# Data extract:
__________

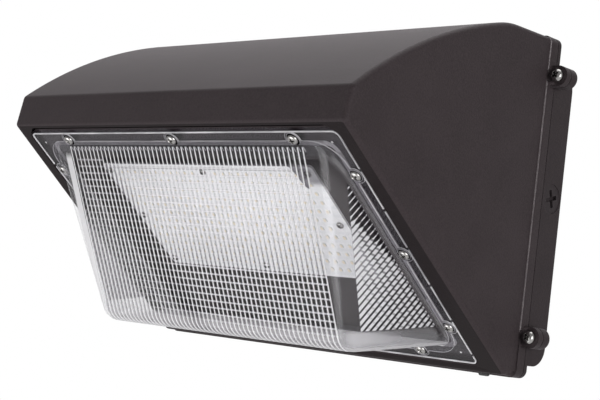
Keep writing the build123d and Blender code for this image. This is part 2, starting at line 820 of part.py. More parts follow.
# ---- lens, its gasket and screws -----------------------------------------------------------------
def dome_form(inset):
    """The dome's outer or inner wedge above the flange's face."""
    front = radians(dome_front_angle)
    under = radians(dome_under_angle)
    start = dome_top_inset + inset / sin(front)
    end = flange_length - dome_bottom_inset - inset / sin(under)
    rise = (end - start) / (cos(front) / sin(front) + cos(under) / sin(under))
    apex = (start + rise * cos(front) / sin(front), rise)
    side_view = make_face(Polyline((start, 0), apex, (end, 0), close=True))
    tip = side_view.vertices().sort_by(Axis.Y)[-1]
    side_view = fillet(tip, dome_nose_radius - inset)
    across = Plane(origin=(0, 0, 0), x_dir=(0, -1, 0), z_dir=(-1, 0, 0))
    solid = extrude(across * side_view, dome_width, both=True)
    half = dome_width / 2 - inset / cos(radians(dome_side_draft))
    lean = tan(radians(dome_side_draft))
    height = 2 * rise
    section = Polyline(
        (-half, 0), (-half + height * lean, height), (half - height * lean, height), (half, 0), close=True
    )
    solid &= extrude(Plane.XZ * make_face(section), 2 * flange_length, both=True)

    def on_side(edge):
        return abs(edge.center().X) > dome_edge_radius and edge.center().Z > same_place

    solid = fillet([edge for edge in solid.edges() if on_side(edge)], dome_edge_radius - inset)
    return slope.location * solid, start, end, half


def make_lens():
    flange = slope_slab(flange_width, 0, flange_length, -flange_thickness, 0, flange_corner_radius)
    outer, _, _, _ = dome_form(0)
    inner, start, end, half = dome_form(dome_wall)
    solid = flange + outer
    solid -= inner
    corner = dome_edge_radius - dome_wall
    solid -= slope_slab(2 * half, start, end, -flange_thickness - overcut, same_place, corner)
    for x, down in lens_screw_places:
        through = Cylinder(lens_screw_diameter / 2 + lens_screw_hole_clearance, 4 * flange_thickness)
        notch = Cylinder(lens_notch_radius, far_reach, align=(Align.CENTER, Align.CENTER, Align.MIN))
        solid -= on_slope(x, down, 0) * through
        solid -= on_slope(x, down, 0) * notch
    return solid


def make_lens_screws():
    screw = pan_screw(
        lens_screw_head,
        lens_screw_head_height,
        lens_screw_diameter,
        lens_screw_length,
        small_slot_share,
    )
    return [on_slope(x, down, 0) * screw for x, down in lens_screw_places]


# ---- light source ----------------------------------------------------------------------------
def make_led_board():
    board = slope_slab(
        board_width, board_top_inset, board_low, board_bottom, board_face, board_corner_radius
    )
    for x, down in board_screw_places:
        hole = Cylinder(small_screw_diameter / 2 + hole_clearance, 4 * board_thickness)
        board -= on_slope(x, down, board_bottom) * hole
    return board


def make_led_chips():
    chip = Box(chip_length, chip_width, chip_height, align=(Align.CENTER, Align.CENTER, Align.MIN))
    chips = []
    for column in range(chip_columns):
        x = (column - (chip_columns - 1) / 2) * chip_pitch_across
        for row in range(chip_rows):
            down = driver_middle + (row - (chip_rows - 1) / 2) * chip_pitch_down
            reach = small_screw_head / 2 + chip_width
            if all(max(abs(x - sx), abs(down - sd)) > reach for sx, sd in board_screw_places):
                chips.append(on_slope(x, down, board_face) * chip)
    return chips


def make_board_screws():
    screw = small_screw(board_thickness + small_screw_into_metal)
    return [on_slope(x, down, board_face) * screw for x, down in board_screw_places]


# ---- driver --------------------------------------------------------------------------------------
plate_inner = post_top - driver_plate_thickness


def make_driver_plate():
    half = driver_plate_width / 2
    plate = slope_slab(
        driver_plate_length,
        driver_middle - half,
        driver_middle + half,
        plate_inner,
        post_top,
        driver_plate_corner,
    )
    for x, down in post_places:
        hole = Cylinder(small_screw_diameter / 2 + hole_clearance, 4 * driver_plate_thickness)
        plate -= on_slope(x, down, post_top) * hole
    return plate


def make_driver():
    case = on_slope(0, driver_middle, plate_inner) * Box(
        driver_length, driver_width, driver_height, align=(Align.CENTER, Align.CENTER, Align.MAX)
    )
    return fillet(case.edges().filter_by(Axis.X), driver_case_edge)


def make_driver_screws():
    turned = Rot(180, 0, 0) * small_screw(driver_plate_thickness + driver_screw_reach)
    return [on_slope(x, down, plate_inner) * turned for x, down in post_places]


def make_dc_leads():
    height = plate_inner - driver_height / 2
    leads = []
    for side in (-1, 1):
        down = grommet_down + side * lead_spacing / 2
        route = FilletPolyline(
            (-driver_length / 2, -down, height),
            (grommet_x, -down, height),
            (grommet_x, -down, board_bottom),
            radius=lead_bend_radius,
        )
        start = Plane(origin=(-driver_length / 2, -down, height), z_dir=(-1, 0, 0))
        leads.append(slope.location * sweep(start * Circle(lead_diameter / 2), path=route))
    return leads


def make_grommet():
    stem_top = floor_out - grommet_below_floor
    bush = on_slope(grommet_x, grommet_down, floor_in) * Cylinder(
        grommet_radius, stem_top - floor_in, align=(Align.CENTER, Align.CENTER, Align.MIN)
    )
    bush += on_slope(grommet_x, grommet_down, floor_in) * Cylinder(
        grommet_flange_radius, grommet_flange_thickness, align=(Align.CENTER, Align.CENTER, Align.MAX)
    )
    for side in (-1, 1):
        down = grommet_down + side * lead_spacing / 2
        hole = Cylinder(lead_diameter / 2 + grommet_clearance, 6 * floor_thickness)
        bush -= on_slope(grommet_x, down, floor_in) * hole
    return bush


# ---- door screws, gaskets and drain plug ------------------------------------------------------------
def make_door_screw(z):
    thread_end = box_front + door_screw_engagement
    length = thread_end - front_lug_face
    screw = pan_screw(
        door_screw_head, door_screw_head_height, door_screw_neck, length, door_slot_share
    )
    screw += Pos(0, 0, -length) * Cylinder(
        door_screw_diameter / 2, door_screw_engagement, align=(Align.CENTER, Align.CENTER, Align.MIN)
    )
    return facing_viewer(lug_x, front_lug_face, z) * screw


def make_drain_plug():
    drain_top = drain_ceiling()
    head = Cylinder(
        drain_head_diameter / 2, drain_head_height, align=(Align.CENTER, Align.CENTER, Align.MAX)
    )
    head = fillet(head.edges().group_by(Axis.Z)[0], drain_head_round)
    stem = Cylinder(
        drain_stem_diameter / 2, drain_top - bottom, align=(Align.CENTER, Align.CENTER, Align.MIN)
    )
    return Pos(drain_x, -drain_from_wall, bottom) * (head + stem)


def drain_ceiling():
    """Height of the casting's inner face above the drain hole."""
    inner_y = -drain_from_wall
    return flange_top_height - (floor_in + (inner_y + flange_top_from_wall) * slope_sin) / slope_cos


# ---- write every node ---------------------------------------------------------------------------
def save(name, shape):
    solids = shape if isinstance(shape, list) else shape.solids()
    solids = [solid for item in solids for solid in item.solids()]
    export_step(Compound(solids) if len(solids) > 1 else solids[0], f"parts/{name}.step")


os.makedirs("parts", exist_ok=True)
save("back_box", make_back_box())
save("conduit_plug_right", make_conduit_plug(1))
save("conduit_plug_left", make_conduit_plug(-1))
save("terminal_block", make_terminal_block())
save("terminal_screws", make_terminal_screws())
save("ground_screw", make_ground_screw())
save("ground_washer", make_ground_washer())
save("hinge_pin_upper", make_hinge_pin(lug_height))
save("hinge_pin_lower", make_hinge_pin(-lug_height))
save("hinge_pin_clips", make_hinge_clips())
save("front_housing", make_front_housing())
save("lens", make_lens())
save("lens_gasket", lens_gasket_ring(gasket_width, lens_groove_floor, -flange_thickness))
save("lens_screws", make_lens_screws())
save("led_board", make_led_board())
save("led_chips", make_led_chips())
save("led_board_screws", make_board_screws())
save("driver_base_plate", make_driver_plate())
save("led_driver", make_driver())
save("driver_screws", make_driver_screws())
save("dc_leads", make_dc_leads())
save("lead_grommet", make_grommet())
save("door_gasket", door_gasket_ring(gasket_width, door_groove_floor, box_front - door_gasket_free))
save("door_screw_upper", make_door_screw(lug_height))
save("door_screw_lower", make_door_screw(-lug_height))
save("drain_plug", make_drain_plug())
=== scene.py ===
"""Looks of an outdoor wall pack light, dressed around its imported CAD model. Sizes in millimetres."""

from math import atan2, cos, hypot, pi, radians, sin, sqrt, tan

import bmesh
import bpy
import numpy as np
from mathutils import Matrix, Vector
from mathutils.geometry import tessellate_polygon


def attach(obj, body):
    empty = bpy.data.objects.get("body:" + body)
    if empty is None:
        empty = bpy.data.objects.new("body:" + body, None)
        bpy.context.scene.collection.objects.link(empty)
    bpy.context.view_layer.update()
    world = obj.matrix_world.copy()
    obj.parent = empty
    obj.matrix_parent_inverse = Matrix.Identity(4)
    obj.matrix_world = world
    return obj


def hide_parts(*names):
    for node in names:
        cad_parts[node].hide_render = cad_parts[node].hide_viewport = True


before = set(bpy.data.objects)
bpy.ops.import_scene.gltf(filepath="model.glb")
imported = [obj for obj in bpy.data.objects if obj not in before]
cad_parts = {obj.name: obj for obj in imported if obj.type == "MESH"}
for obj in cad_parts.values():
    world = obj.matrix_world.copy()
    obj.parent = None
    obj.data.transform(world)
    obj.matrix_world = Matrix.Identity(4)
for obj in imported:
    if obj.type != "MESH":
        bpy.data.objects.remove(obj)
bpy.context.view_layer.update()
scene = bpy.context.scene

MM = 0.001

# ---- sizes shared with the CAD model ----
SLOPE_ANGLE = radians(37.5)
SLOPE_FOOT_Y, SLOPE_FOOT_Z = -48.3, -115.5
FLANGE_LENGTH = 219.4
FLANGE_WIDTH = 320.34
FLANGE_THICKNESS = 3.0
FLANGE_CORNER = 5.0
SLOPE_TOP_Y = SLOPE_FOOT_Y - FLANGE_LENGTH * cos(SLOPE_ANGLE)
SLOPE_TOP = Vector((0, SLOPE_TOP_Y, SLOPE_FOOT_Z + FLANGE_LENGTH * sin(SLOPE_ANGLE)))
ACROSS = Vector((1, 0, 0))
DOWN = Vector((0, cos(SLOPE_ANGLE), -sin(SLOPE_ANGLE)))
OUT = Vector((0, -sin(SLOPE_ANGLE), -cos(SLOPE_ANGLE)))
DOME_START = 12.6
DOME_END = FLANGE_LENGTH - 16.4
DOME_HALF = FLANGE_WIDTH / 2 - 12.2
DOME_FRONT = radians(27.3)
DOME_UNDER = radians(46.1)
DOME_DRAFT = radians(13.5)
DOME_WALL = 2.6
DOME_EDGE_RADIUS = 12.0
BOARD_TOP = 37.0
BOARD_LENGTH = 109.0
BOARD_MIDDLE = BOARD_TOP + BOARD_LENGTH / 2
BOARD_FACE = -5.9
LENS_SCREWS = [(x, 7.1) for x in (-117.97, 0, 117.97)]
LENS_SCREWS += [(x, 38.5 + 71.6 * step) for x in (-153.07, 153.07) for step in range(3)]
LENS_SCREWS += [(x, FLANGE_LENGTH - 8.9) for x in (-113.37, 0, 113.37)]
BOARD_SCREWS = [
    (x, down)
    for x in (-103.5, 0, 103.5)
    for down in (BOARD_TOP + 6.5, BOARD_MIDDLE, BOARD_TOP + BOARD_LENGTH - 6.5)
    if (x, down) != (0, BOARD_MIDDLE)
]
CHIP_COLUMNS, CHIP_ROWS = 26, 12
CHIP_PITCH_ACROSS, CHIP_PITCH_DOWN = 8.0, 8.4
CHIP_CLEAR_OF_SCREW = 6.3
DOOR_SCREWS = {"door_screw_upper": 93.0, "door_screw_lower": -93.0}
DOOR_SCREW_X = 187.1
DOOR_SCREW_SEAT = -29.5
LEDGE_Y = -32.5
LEDGE_FROM = 178
FRAME_RISE = 1.0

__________

# Written problem:
Tell how many lines in the material contain the word "body". Only the number is wanted.

# Solution for this problem:
3